Dataset records:
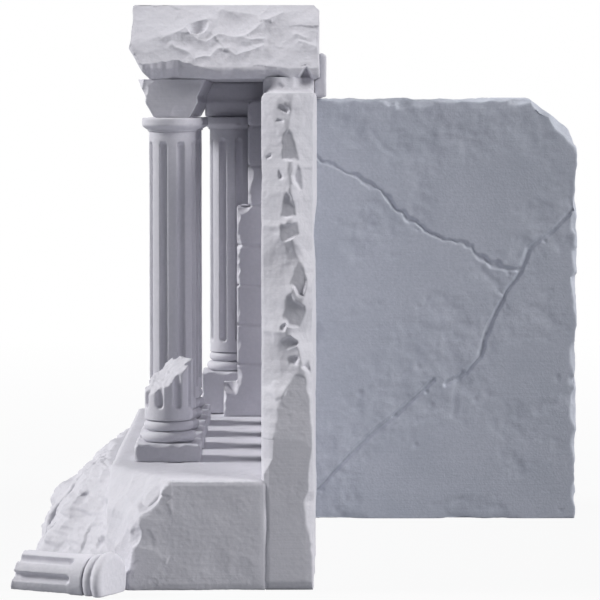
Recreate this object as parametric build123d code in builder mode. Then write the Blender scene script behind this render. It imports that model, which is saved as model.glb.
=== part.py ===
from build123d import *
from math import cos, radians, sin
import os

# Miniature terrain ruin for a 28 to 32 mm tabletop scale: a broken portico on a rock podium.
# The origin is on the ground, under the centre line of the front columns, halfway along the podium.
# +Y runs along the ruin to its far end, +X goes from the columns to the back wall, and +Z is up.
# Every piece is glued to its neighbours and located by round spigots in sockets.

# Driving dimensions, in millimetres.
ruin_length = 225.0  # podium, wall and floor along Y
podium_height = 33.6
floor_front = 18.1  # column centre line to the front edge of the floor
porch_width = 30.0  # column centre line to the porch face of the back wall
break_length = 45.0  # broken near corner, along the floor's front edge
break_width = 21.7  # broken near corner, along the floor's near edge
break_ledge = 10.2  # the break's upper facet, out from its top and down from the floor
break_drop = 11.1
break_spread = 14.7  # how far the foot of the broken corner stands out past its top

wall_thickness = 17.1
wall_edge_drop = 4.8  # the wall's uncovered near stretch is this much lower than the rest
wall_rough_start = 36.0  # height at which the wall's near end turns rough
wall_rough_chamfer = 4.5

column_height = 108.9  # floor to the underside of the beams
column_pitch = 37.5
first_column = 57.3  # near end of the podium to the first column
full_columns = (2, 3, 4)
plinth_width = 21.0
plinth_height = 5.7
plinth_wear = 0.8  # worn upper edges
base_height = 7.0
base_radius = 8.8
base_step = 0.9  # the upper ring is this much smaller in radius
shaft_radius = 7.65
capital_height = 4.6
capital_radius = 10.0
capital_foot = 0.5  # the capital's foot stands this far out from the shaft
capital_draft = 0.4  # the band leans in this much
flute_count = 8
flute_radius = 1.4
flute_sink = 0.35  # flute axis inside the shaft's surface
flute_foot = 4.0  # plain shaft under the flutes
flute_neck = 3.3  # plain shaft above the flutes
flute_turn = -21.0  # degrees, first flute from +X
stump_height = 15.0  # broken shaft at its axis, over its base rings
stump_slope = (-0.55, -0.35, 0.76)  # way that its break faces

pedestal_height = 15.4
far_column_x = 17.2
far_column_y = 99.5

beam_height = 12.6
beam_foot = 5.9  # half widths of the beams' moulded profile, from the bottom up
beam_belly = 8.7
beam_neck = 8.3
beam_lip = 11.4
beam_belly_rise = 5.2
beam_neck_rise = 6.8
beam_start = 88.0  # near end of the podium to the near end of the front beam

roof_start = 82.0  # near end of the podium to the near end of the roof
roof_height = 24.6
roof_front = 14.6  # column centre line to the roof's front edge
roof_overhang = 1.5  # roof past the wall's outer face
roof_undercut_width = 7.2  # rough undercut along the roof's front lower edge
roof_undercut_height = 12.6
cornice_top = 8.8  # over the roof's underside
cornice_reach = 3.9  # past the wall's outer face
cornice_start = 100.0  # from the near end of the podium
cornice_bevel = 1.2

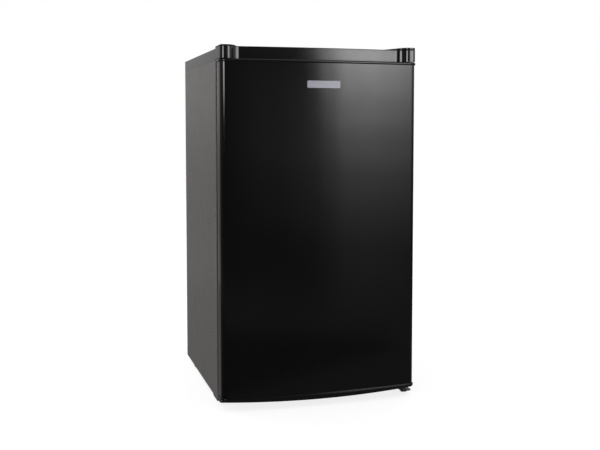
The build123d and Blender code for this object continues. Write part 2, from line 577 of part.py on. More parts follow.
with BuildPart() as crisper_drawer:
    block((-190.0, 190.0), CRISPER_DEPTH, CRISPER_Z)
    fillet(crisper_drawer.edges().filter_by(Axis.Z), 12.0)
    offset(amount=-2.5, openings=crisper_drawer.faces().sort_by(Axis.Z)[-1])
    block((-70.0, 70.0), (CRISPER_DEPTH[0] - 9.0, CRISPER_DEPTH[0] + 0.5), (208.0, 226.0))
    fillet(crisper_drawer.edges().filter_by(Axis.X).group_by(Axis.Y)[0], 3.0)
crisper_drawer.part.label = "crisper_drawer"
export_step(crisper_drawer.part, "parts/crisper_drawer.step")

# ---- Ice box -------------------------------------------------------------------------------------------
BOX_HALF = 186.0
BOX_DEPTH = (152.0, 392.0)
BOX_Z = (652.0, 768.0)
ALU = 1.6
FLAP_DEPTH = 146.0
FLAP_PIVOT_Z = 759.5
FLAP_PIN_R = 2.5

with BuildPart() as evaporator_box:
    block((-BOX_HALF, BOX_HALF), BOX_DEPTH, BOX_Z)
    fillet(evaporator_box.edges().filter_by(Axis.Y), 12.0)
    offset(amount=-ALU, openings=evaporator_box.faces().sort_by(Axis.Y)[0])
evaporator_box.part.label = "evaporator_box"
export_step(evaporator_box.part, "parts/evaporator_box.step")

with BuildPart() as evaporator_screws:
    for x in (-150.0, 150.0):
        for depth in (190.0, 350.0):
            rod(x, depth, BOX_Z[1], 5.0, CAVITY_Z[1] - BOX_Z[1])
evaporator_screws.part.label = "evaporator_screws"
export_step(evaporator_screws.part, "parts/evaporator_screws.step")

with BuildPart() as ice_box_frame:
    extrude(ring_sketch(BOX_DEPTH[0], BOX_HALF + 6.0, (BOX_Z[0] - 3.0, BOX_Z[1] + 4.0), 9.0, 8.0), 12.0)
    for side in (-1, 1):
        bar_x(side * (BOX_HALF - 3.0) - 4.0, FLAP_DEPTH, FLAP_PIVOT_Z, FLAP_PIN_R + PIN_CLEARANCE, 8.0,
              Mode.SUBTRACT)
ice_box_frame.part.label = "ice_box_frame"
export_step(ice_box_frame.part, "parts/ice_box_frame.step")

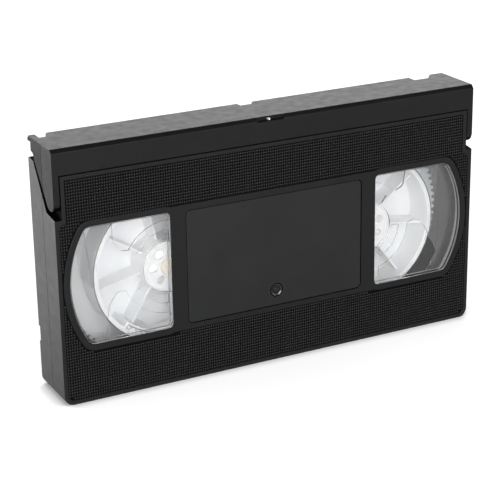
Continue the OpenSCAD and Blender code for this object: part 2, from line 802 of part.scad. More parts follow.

What is being asked:
Recopy all the lines exactly as they appear.

Answer to the problem:
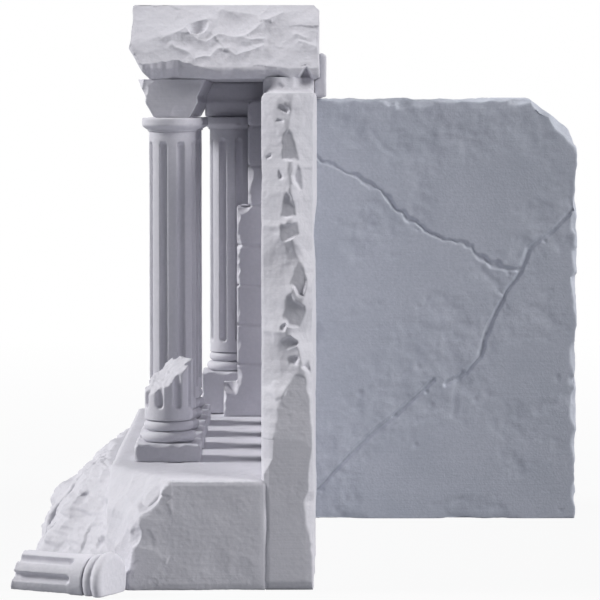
Recreate this object as parametric build123d code in builder mode. Then write the Blender scene script behind this render. It imports that model, which is saved as model.glb.
=== part.py ===
from build123d import *
from math import cos, radians, sin
import os

# Miniature terrain ruin for a 28 to 32 mm tabletop scale: a broken portico on a rock podium.
# The origin is on the ground, under the centre line of the front columns, halfway along the podium.
# +Y runs along the ruin to its far end, +X goes from the columns to the back wall, and +Z is up.
# Every piece is glued to its neighbours and located by round spigots in sockets.

# Driving dimensions, in millimetres.
ruin_length = 225.0  # podium, wall and floor along Y
podium_height = 33.6
floor_front = 18.1  # column centre line to the front edge of the floor
porch_width = 30.0  # column centre line to the porch face of the back wall
break_length = 45.0  # broken near corner, along the floor's front edge
break_width = 21.7  # broken near corner, along the floor's near edge
break_ledge = 10.2  # the break's upper facet, out from its top and down from the floor
break_drop = 11.1
break_spread = 14.7  # how far the foot of the broken corner stands out past its top

wall_thickness = 17.1
wall_edge_drop = 4.8  # the wall's uncovered near stretch is this much lower than the rest
wall_rough_start = 36.0  # height at which the wall's near end turns rough
wall_rough_chamfer = 4.5

column_height = 108.9  # floor to the underside of the beams
column_pitch = 37.5
first_column = 57.3  # near end of the podium to the first column
full_columns = (2, 3, 4)
plinth_width = 21.0
plinth_height = 5.7
plinth_wear = 0.8  # worn upper edges
base_height = 7.0
base_radius = 8.8
base_step = 0.9  # the upper ring is this much smaller in radius
shaft_radius = 7.65
capital_height = 4.6
capital_radius = 10.0
capital_foot = 0.5  # the capital's foot stands this far out from the shaft
capital_draft = 0.4  # the band leans in this much
flute_count = 8
flute_radius = 1.4
flute_sink = 0.35  # flute axis inside the shaft's surface
flute_foot = 4.0  # plain shaft under the flutes
flute_neck = 3.3  # plain shaft above the flutes
flute_turn = -21.0  # degrees, first flute from +X
stump_height = 15.0  # broken shaft at its axis, over its base rings
stump_slope = (-0.55, -0.35, 0.76)  # way that its break faces

pedestal_height = 15.4
far_column_x = 17.2
far_column_y = 99.5

beam_height = 12.6
beam_foot = 5.9  # half widths of the beams' moulded profile, from the bottom up
beam_belly = 8.7
beam_neck = 8.3
beam_lip = 11.4
beam_belly_rise = 5.2
beam_neck_rise = 6.8
beam_start = 88.0  # near end of the podium to the near end of the front beam

roof_start = 82.0  # near end of the podium to the near end of the roof
roof_height = 24.6
roof_front = 14.6  # column centre line to the roof's front edge
roof_overhang = 1.5  # roof past the wall's outer face
roof_undercut_width = 7.2  # rough undercut along the roof's front lower edge
roof_undercut_height = 12.6
cornice_top = 8.8  # over the roof's underside
cornice_reach = 3.9  # past the wall's outer face
cornice_start = 100.0  # from the near end of the podium
cornice_bevel = 1.2

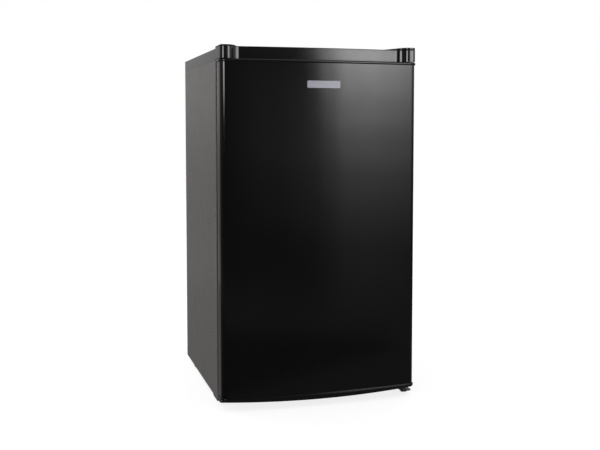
The build123d and Blender code for this object continues. Write part 2, from line 577 of part.py on. More parts follow.
with BuildPart() as crisper_drawer:
    block((-190.0, 190.0), CRISPER_DEPTH, CRISPER_Z)
    fillet(crisper_drawer.edges().filter_by(Axis.Z), 12.0)
    offset(amount=-2.5, openings=crisper_drawer.faces().sort_by(Axis.Z)[-1])
    block((-70.0, 70.0), (CRISPER_DEPTH[0] - 9.0, CRISPER_DEPTH[0] + 0.5), (208.0, 226.0))
    fillet(crisper_drawer.edges().filter_by(Axis.X).group_by(Axis.Y)[0], 3.0)
crisper_drawer.part.label = "crisper_drawer"
export_step(crisper_drawer.part, "parts/crisper_drawer.step")

# ---- Ice box -------------------------------------------------------------------------------------------
BOX_HALF = 186.0
BOX_DEPTH = (152.0, 392.0)
BOX_Z = (652.0, 768.0)
ALU = 1.6
FLAP_DEPTH = 146.0
FLAP_PIVOT_Z = 759.5
FLAP_PIN_R = 2.5

with BuildPart() as evaporator_box:
    block((-BOX_HALF, BOX_HALF), BOX_DEPTH, BOX_Z)
    fillet(evaporator_box.edges().filter_by(Axis.Y), 12.0)
    offset(amount=-ALU, openings=evaporator_box.faces().sort_by(Axis.Y)[0])
evaporator_box.part.label = "evaporator_box"
export_step(evaporator_box.part, "parts/evaporator_box.step")

with BuildPart() as evaporator_screws:
    for x in (-150.0, 150.0):
        for depth in (190.0, 350.0):
            rod(x, depth, BOX_Z[1], 5.0, CAVITY_Z[1] - BOX_Z[1])
evaporator_screws.part.label = "evaporator_screws"
export_step(evaporator_screws.part, "parts/evaporator_screws.step")

with BuildPart() as ice_box_frame:
    extrude(ring_sketch(BOX_DEPTH[0], BOX_HALF + 6.0, (BOX_Z[0] - 3.0, BOX_Z[1] + 4.0), 9.0, 8.0), 12.0)
    for side in (-1, 1):
        bar_x(side * (BOX_HALF - 3.0) - 4.0, FLAP_DEPTH, FLAP_PIVOT_Z, FLAP_PIN_R + PIN_CLEARANCE, 8.0,
              Mode.SUBTRACT)
ice_box_frame.part.label = "ice_box_frame"
export_step(ice_box_frame.part, "parts/ice_box_frame.step")

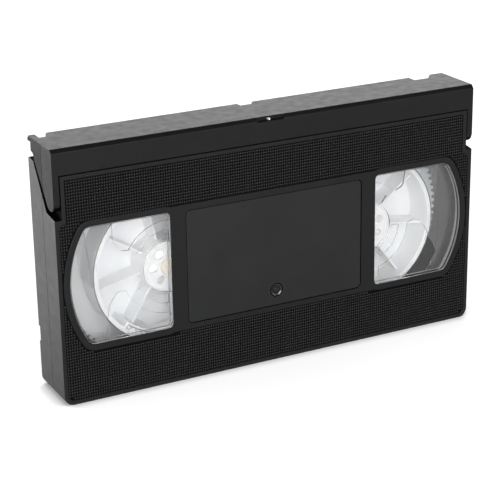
Continue the OpenSCAD and Blender code for this object: part 2, from line 802 of part.scad. More parts follow.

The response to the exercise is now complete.